>> Start Data entries

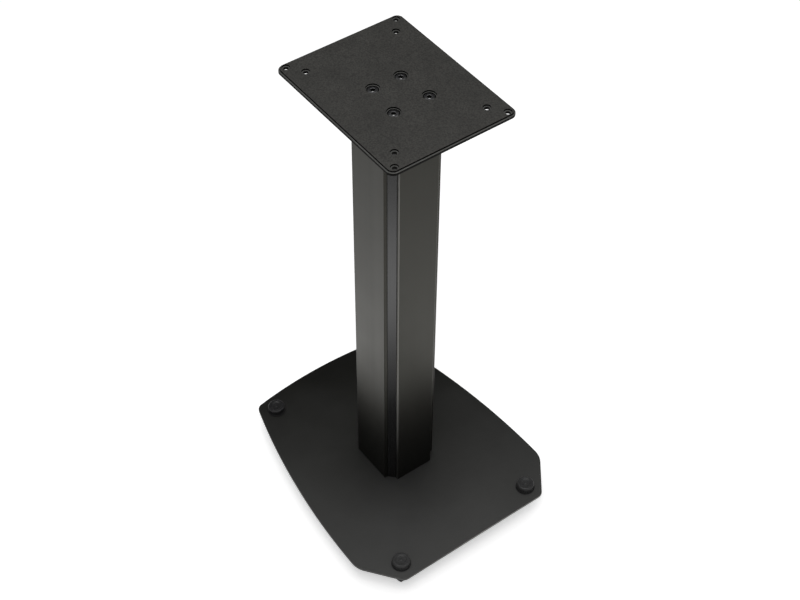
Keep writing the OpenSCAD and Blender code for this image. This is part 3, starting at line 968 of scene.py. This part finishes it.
def studio_world():
    """A world that is white to the camera, white near the floor and dark above in mirrors, and dim where it
    only lights."""
    world = bpy.data.worlds.new("studio")
    world.use_nodes = True
    n = Nodes(world.node_tree)
    path = n.node("ShaderNodeLightPath").outputs
    height = n.along("Z", n.node("ShaderNodeTexCoord").outputs["Generated"])
    mirrored = n.between(height, 0.02, 0.3, 1.0, 0.08, interpolation_type="SMOOTHSTEP")
    lighting = {"Factor": path["Is Glossy Ray"], "A": 0.33, "B": mirrored}
    dim = n.node("ShaderNodeMix", lighting).outputs["Result"]
    background = n.node("ShaderNodeBackground", {"Strength": n.math("MAXIMUM", dim, path["Is Camera Ray"])})
    n.node("ShaderNodeOutputWorld", {0: background.outputs[0]})
    return world


def softbox(name, place, target, size, radiance, spin=0.0):
    """A square lamp that looks as bright as radiance, spun about its own axis."""
    data = bpy.data.lights.new(name, "AREA")
    data.size = size
    data.energy = radiance * math.pi * size ** 2
    lamp = bpy.data.objects.new(name, data)
    scene.collection.objects.link(lamp)
    aim = (Vector(target) - Vector(place)).to_track_quat("-Z", "Y") @ Quaternion((0, 0, 1), spin)
    lamp.matrix_world = Matrix.LocRotScale(Vector(place), aim, None)
    return lamp


# Bearing in which the camera looks, and to which the overhead softbox is squared up
HEADING = math.radians(53.341)

paper_floor(half_width=12, drop=0.05 * MM)
scene.world = studio_world()
softbox("overhead_softbox", (0, 0, 2.4), (0, 0, 0), size=2.2, radiance=1.4, spin=HEADING)
key = softbox("key_softbox", (-0.75, -1, 2.35), (0, 0, 0.2), size=1, radiance=6.5)
key.visible_glossy = False

# The photo's camera, as it was solved from the picture

EYE = Vector((-0.8414, -1.1434, 1.8759))
DOWN = math.radians(46.802)
ROLL = math.radians(0.416)
SENSOR_MM = 36
LENS_MM = 70.356


def photo_camera():
    data = bpy.data.cameras.new("camera")
    data.sensor_fit = "HORIZONTAL"
    data.sensor_width = SENSOR_MM
    data.lens = LENS_MM
    data.clip_start = 0.05
    data.clip_end = 60
    camera = bpy.data.objects.new("camera", data)
    scene.collection.objects.link(camera)
    ahead = Vector((math.cos(HEADING) * math.cos(DOWN), math.sin(HEADING) * math.cos(DOWN), -math.sin(DOWN)))
    level = ahead.cross(Vector((0, 0, 1))).normalized()
    upward = level.cross(ahead)
    right = level * math.cos(ROLL) + upward * math.sin(ROLL)
    above = upward * math.cos(ROLL) - level * math.sin(ROLL)
    axes = Matrix((right, above, -ahead)).transposed()
    camera.matrix_world = Matrix.Translation(EYE) @ axes.to_4x4()
    return camera


scene.camera = photo_camera()
scene.view_settings.view_transform = "Standard"
bpy.context.view_layer.update()
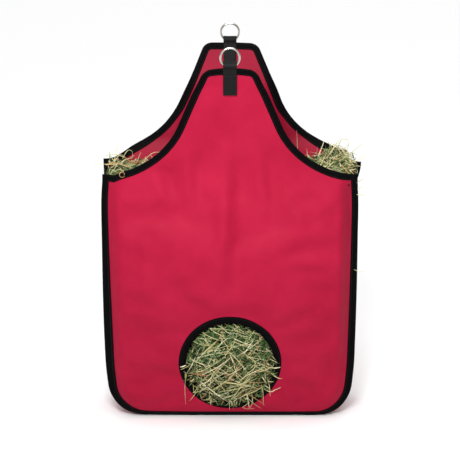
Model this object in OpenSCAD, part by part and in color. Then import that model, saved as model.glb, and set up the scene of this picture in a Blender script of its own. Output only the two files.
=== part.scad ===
// Hay bag: a gusseted cloth bag with taped seams, a round feed hole and two hanging rings.
// It stands on its lower seam edges. Z is up, the front faces -Y and X runs across the bag.
// The origin is on the ground, midway between the two panels.

/* [Bag body] */
// Width over the taped side edges
bag_w = 488; // [360:1:600]
// Height from the ground to the shoulders
bag_h = 496; // [360:1:600]
// Depth over the outer faces of the two panels
bag_d = 150; // [110:1:200]
// Radius of the two lower corners
corner_r = 68; // [30:1:90]

/* [Necks] */
// Height of a neck from the shoulders to its top edge, along the cloth
neck_h = 218; // [170:1:270]
// Width across the top of a neck, to where its sides would meet the top edge
neck_top_w = 97; // [80:1:120]
// Angle of a neck's straight side from upright
neck_flare = 22; // [15:0.5:25]
// Radius of a neck's two top corners
neck_corner_r = 20; // [14:1:24]
// Angle at which a neck leans outwards
neck_lean = 12; // [0:0.5:15]
// Angle from upright at which a neck, pushed inwards, stops
neck_in = 10; // [0:0.5:10]
// Height of the line about which a neck folds, above the shoulders
fold_rise = 12; // [10:0.5:20]

/* [Cloth, tape and thread] */
// Thickness of a cloth layer
cloth_t = 2; // [1:0.1:3]
// Thickness of the binding tape
tape_t = 1; // [0.5:0.1:1.4]
// Width of the folded tape on each side of an edge
bind_w = 12; // [8:0.5:13]
// Width of a row of stitches
thread_w = 0.8; // [0.4:0.1:1.2]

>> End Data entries

Description of the task ▸ From the entries above, copy each line holding "this".

Expected answer ▸
Keep writing the OpenSCAD and Blender code for this image. This is part 3, starting at line 968 of scene.py. This part finishes it.
Model this object in OpenSCAD, part by part and in color. Then import that model, saved as model.glb, and set up the scene of this picture in a Blender script of its own. Output only the two files.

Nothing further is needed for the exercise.